• [EXERCISE PROMPT]: For each line below that contains the string "points", copy that line.

------------

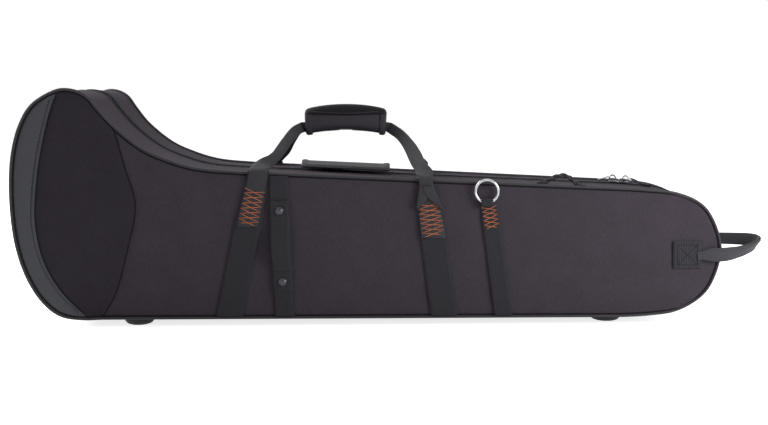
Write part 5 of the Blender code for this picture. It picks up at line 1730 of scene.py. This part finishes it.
@dataclass
class TailLoop:
    """The sewn patch on the tail and the webbing loop that leaves it."""

    PATH = ((-0.07, 0.0, 0.0), (0.09, 0.0, 0.02), (0.3, 0.04, 0.08), (0.52, 0.1, 0.19),
            (0.7, 0.2, 0.31), (0.77, 0.36, 0.38), (0.7, 0.52, 0.39), (0.45, 0.63, 0.38),
            (0.18, 0.67, 0.38))
    TILTS = (0.0, 0.0, 0.0, 0.12, 0.36, 0.42, 0.4, 0.38, 0.42, 0.48, 0.52, 0.5)

    patch: float = 0.034
    patch_width: float = 0.037
    patch_shift: float = -0.0035
    width: float = 0.017
    thick: float = 0.0045
    reach: float = 0.07

    def build(self) -> None:
        """Patch, its box stitch, and the loop."""
        centre = at_shares((0.956, 0.27))
        half = self.patch / 2
        middle = centre.x + self.patch_shift
        rows = []
        for share in shares(20):
            z = centre.y - half + self.patch * share
            left, right = (FRONT.on_face(middle + side * self.patch_width / 2, z,
                                         STRAP_STANDOFF + WEBBING_THICKNESS / 2) for side in (-1, 1))
            wide = (right - left).normalized()
            proud = wide.cross(Z_AXIS)
            rows.append(Frame((left + right) / 2, wide, proud, self.patch_width, WEBBING_THICKNESS))
        fasten(sweep("tail_patch_webbing", rows, flat_profile(12, 0.03), PATCH_WEBBING), "front_shell",
               "tail_patch")
        corner = half - 0.0045
        box = [(-1, -1), (1, -1), (1, 1), (-1, 1), (-1, -1), (1, 1), (1, -1), (-1, 1)]
        points = [FRONT.on_face(middle + corner * across, centre.y + corner * up, STRAP_TOP)
                  for across, up in traced(box, 8)]
        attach(stitches("tail_patch_stitches", points, FRONT.out(), THREAD_AND_SEAM_SHADOW, 0.0036), "front_shell")
        self.make_loop(centre, half)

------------

• [EXERCISE OUTPUT]:
        points = [FRONT.on_face(middle + corner * across, centre.y + corner * up, STRAP_TOP)
        attach(stitches("tail_patch_stitches", points, FRONT.out(), THREAD_AND_SEAM_SHADOW, 0.0036), "front_shell")